Faces and text attract gaze independent of the task: Experimental data and computer model

Abstract
Previous studies of eye gaze have shown that when looking at images containing human faces, observers tend to rapidly focus on the facial regions. But is this true of other high-level image features as well? We here investigate the extent to which natural scenes containing faces, text elements, and cell phones—as a suitable control—attract attention by tracking the eye movements of subjects in two types of tasks—free viewing and search. We observed that subjects in free-viewing conditions look at faces and text 16.6 and 11.1 times more than similar regions normalized for size and position of the face and text. In terms of attracting gaze, text is almost as effective as faces. Furthermore, it is difficult to avoid looking at faces and text even when doing so imposes a cost. We also found that subjects took longer in making their initial saccade when they were told to avoid faces/text and their saccades landed on a non-face/non-text object.
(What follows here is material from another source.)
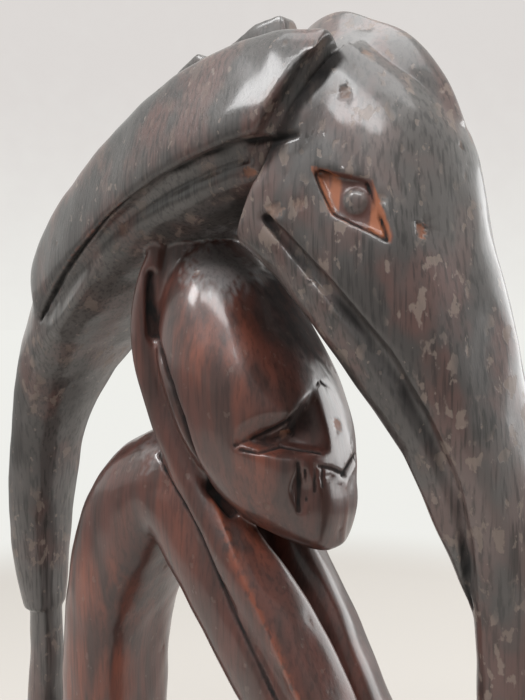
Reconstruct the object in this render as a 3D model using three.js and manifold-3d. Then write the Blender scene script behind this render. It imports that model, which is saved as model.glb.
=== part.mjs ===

We refine a well-known bottom–up computer model of saliency-driven attention that includes conspicuity maps for color, orientation, and intensity by adding high-level semantic information (i.e., the location of faces or text) and demonstrate that this significantly improves the ability to predict eye fixations in natural images. Our enhanced model's predictions yield an area under the ROC curve over 84% for images that contain faces or text when compared against the actual fixation pattern of subjects. This suggests that the primate visual system allocates attention using such an enhanced saliency map.